## [RECORDED INFORMATION]

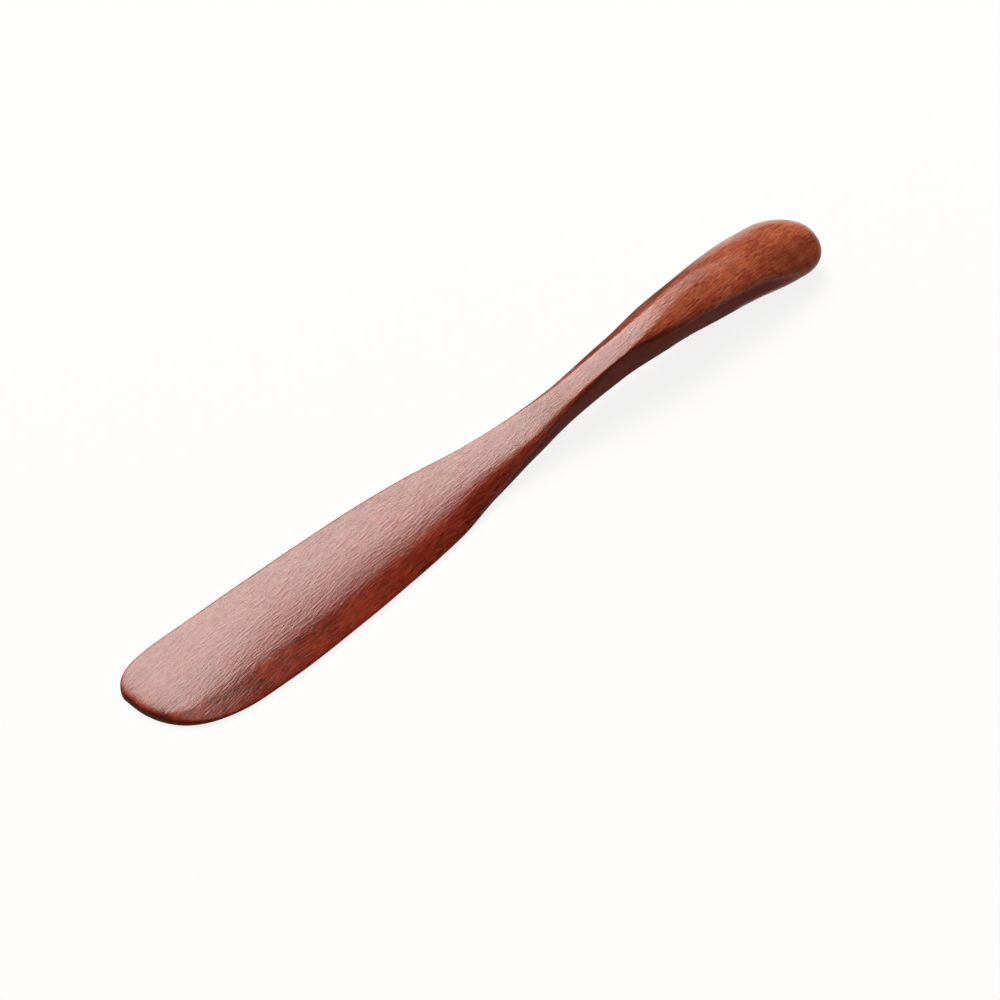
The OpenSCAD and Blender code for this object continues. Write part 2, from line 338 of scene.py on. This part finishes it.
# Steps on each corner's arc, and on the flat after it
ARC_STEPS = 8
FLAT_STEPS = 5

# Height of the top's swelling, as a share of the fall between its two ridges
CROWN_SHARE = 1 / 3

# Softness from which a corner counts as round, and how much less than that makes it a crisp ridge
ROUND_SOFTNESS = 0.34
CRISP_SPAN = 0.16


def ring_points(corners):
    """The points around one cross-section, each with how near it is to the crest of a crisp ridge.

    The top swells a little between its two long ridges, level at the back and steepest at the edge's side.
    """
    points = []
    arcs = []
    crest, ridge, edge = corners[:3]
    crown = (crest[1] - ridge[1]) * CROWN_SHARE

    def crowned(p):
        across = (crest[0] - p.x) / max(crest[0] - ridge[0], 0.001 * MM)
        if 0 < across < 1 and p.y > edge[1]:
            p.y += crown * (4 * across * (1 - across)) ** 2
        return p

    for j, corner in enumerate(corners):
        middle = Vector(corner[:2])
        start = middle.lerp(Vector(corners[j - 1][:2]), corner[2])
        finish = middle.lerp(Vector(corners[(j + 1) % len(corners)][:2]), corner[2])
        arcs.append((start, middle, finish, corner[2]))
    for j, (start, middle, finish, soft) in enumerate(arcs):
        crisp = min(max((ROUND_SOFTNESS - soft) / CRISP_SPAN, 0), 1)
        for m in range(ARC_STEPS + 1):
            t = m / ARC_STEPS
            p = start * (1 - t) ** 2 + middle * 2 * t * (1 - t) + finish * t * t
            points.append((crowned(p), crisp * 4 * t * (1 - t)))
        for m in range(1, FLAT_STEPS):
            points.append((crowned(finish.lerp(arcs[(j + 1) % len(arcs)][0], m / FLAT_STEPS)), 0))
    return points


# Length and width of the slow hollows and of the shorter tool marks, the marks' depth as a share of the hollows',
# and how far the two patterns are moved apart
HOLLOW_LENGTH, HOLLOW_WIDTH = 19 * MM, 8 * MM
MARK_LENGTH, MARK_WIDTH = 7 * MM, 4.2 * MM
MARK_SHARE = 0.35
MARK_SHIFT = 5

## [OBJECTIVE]
Begin with the first line of the data above and, please, print each line exactly until you have printed the line containing "a crisp ridge."; print nothing else.

## [ANSWER TO THE EXERCISE]
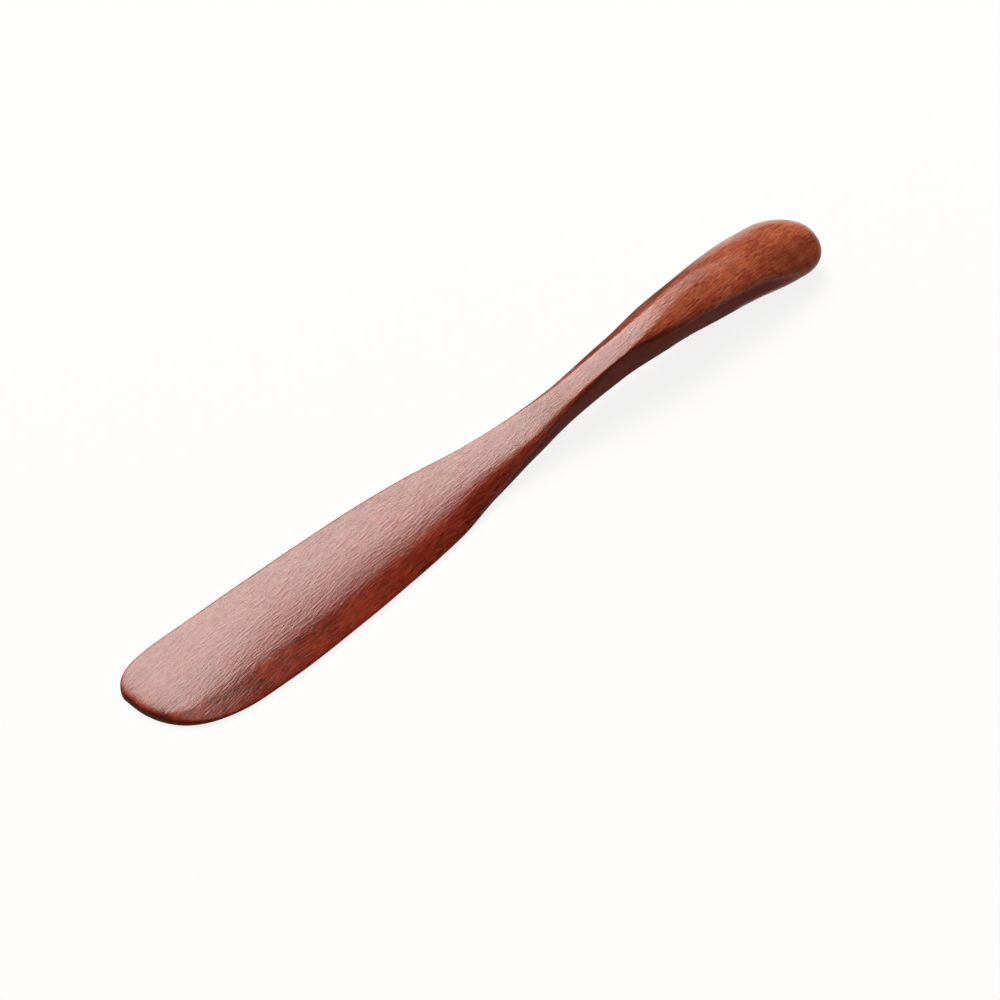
The OpenSCAD and Blender code for this object continues. Write part 2, from line 338 of scene.py on. This part finishes it.
# Steps on each corner's arc, and on the flat after it
ARC_STEPS = 8
FLAT_STEPS = 5

# Height of the top's swelling, as a share of the fall between its two ridges
CROWN_SHARE = 1 / 3

# Softness from which a corner counts as round, and how much less than that makes it a crisp ridge
ROUND_SOFTNESS = 0.34
CRISP_SPAN = 0.16


def ring_points(corners):
    """The points around one cross-section, each with how near it is to the crest of a crisp ridge.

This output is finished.